Computing Community Consortium Blog

The goal of the Computing Community Consortium (CCC) is to catalyze the computing research community to debate longer range, more audacious research challenges; to build consensus around research visions; to evolve the most promising visions toward clearly defined initiatives; and to work with the funding organizations to move challenges and visions toward funding initiatives. The purpose of this blog is to provide a more immediate, online mechanism for dissemination of visioning concepts and community discussion/debate about them.


National Academy of Sciences Elects New Members

April 30th, 2015 / in Announcements, policy, Research News / by Helen Wright

The National Academy of Sciences recently announced the election of 84 new members and 21 foreign associates from 15 countries in recognition of their distinguished and continuing achievements in original research. Those elected bring the total number of active members to 2,250 and the total number of foreign associates to 452.

The list includes these five computer scientists:

Manindra Agrawal, the N. Rama Rao Chair Professor in the Department of Computer Science and Engineering at the Indian Institute of Technology in Kanpur, India. His research is in cryptography, complex analysis and combinatorics.

Robert E. Kahn, the President and CEO of the Corporation for National Research Initiatives in Reston, Va. Recently he has been developing the concept of a digital object architecture as a key middleware component of the National Information Infrastructure. Kahn is also a former Computing Research Association board member from 2004-2007.

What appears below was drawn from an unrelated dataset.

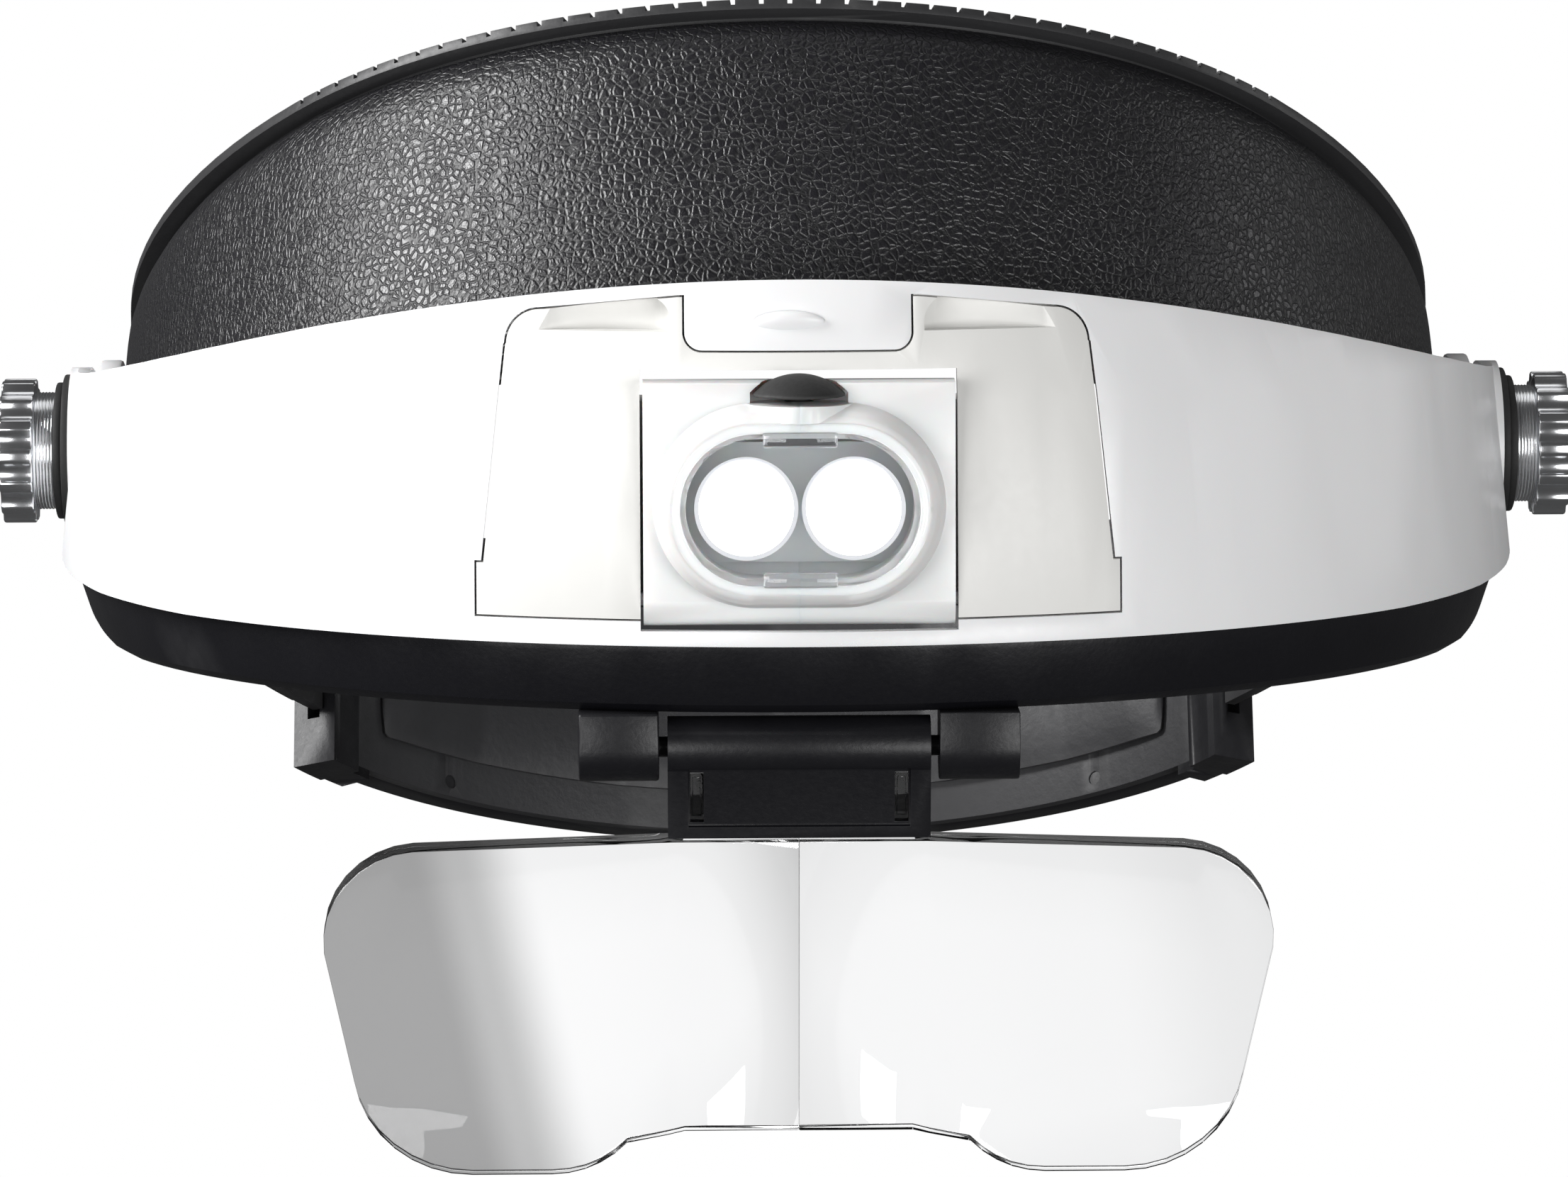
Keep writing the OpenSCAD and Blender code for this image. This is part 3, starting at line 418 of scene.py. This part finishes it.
LENS_LEFT_PAINTED_SHADE = lens_with_painted_shade("lens_acrylic_left",
                              ((0.0, 0.4), (0.05, 0.55), (0.13, 1.0), (0.3, 0.97), (0.5, 0.52)))
LENS_RIGHT_PAINTED_SHADE = lens_with_painted_shade("lens_acrylic_right", ((0.5, 0.97), (0.7, 0.95), (0.85, 0.86), (0.97, 0.76)))
WINDOW_CLEAR = acrylic("clear_window", (0.95, 0.96, 0.97), (0.01, 0.03))

# %% The lit light sources
def lit(name, colour, strength):
    mat, tree, bsdf = new_finish(name)
    co = add(tree, "ShaderNodeTexCoord")
    spots = add(tree, "ShaderNodeTexVoronoi", in_scale=900.0)
    tint = mix_colour(tree, colour, (1, 1, 1))
    tree.links.new(co.outputs["Object"], spots.inputs["Vector"])
    tree.links.new(spots.outputs["Distance"], sock(tint, "Factor"))
    tree.links.new(tint.outputs[2], bsdf.inputs["Base Color"])
    tree.links.new(tint.outputs[2], bsdf.inputs["Emission Color"])
    bsdf.inputs["Emission Strength"].default_value = strength
    bsdf.inputs["Roughness"].default_value = 0.3
    return mat


LED_LIT = lit("lit_led", (0.95, 0.97, 1.0), 12.0)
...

Jitendra Malik, the Arthur J. Chick Professor of Electrical Engineering and Computer Sciences in the Department of Electrical Engineering and Computer Sciences at the University of California, Berkeley. His research is in computer vision, computational modeling of human vision, computer graphics and the analysis of biological images.

Kurt Mehlhorn, Director of the Max Planck Institute for Informatics in Saarbrücken, Germany. His research interests include data structures, computational geometry, computer algebra, parallel computing, and computational complexity.

Moshe Y. Vardi, the Karen Ostrum George Distinguished Service Professor in Computational Engineering and the Director of the Ken Kennedy Institute for Information Technology at Rice University. His research is in database systems, computational complexity theory, multiagent systems and specification and verification of hardware and software. Moshe is also a former Computing Research Association board member from 2001-2008.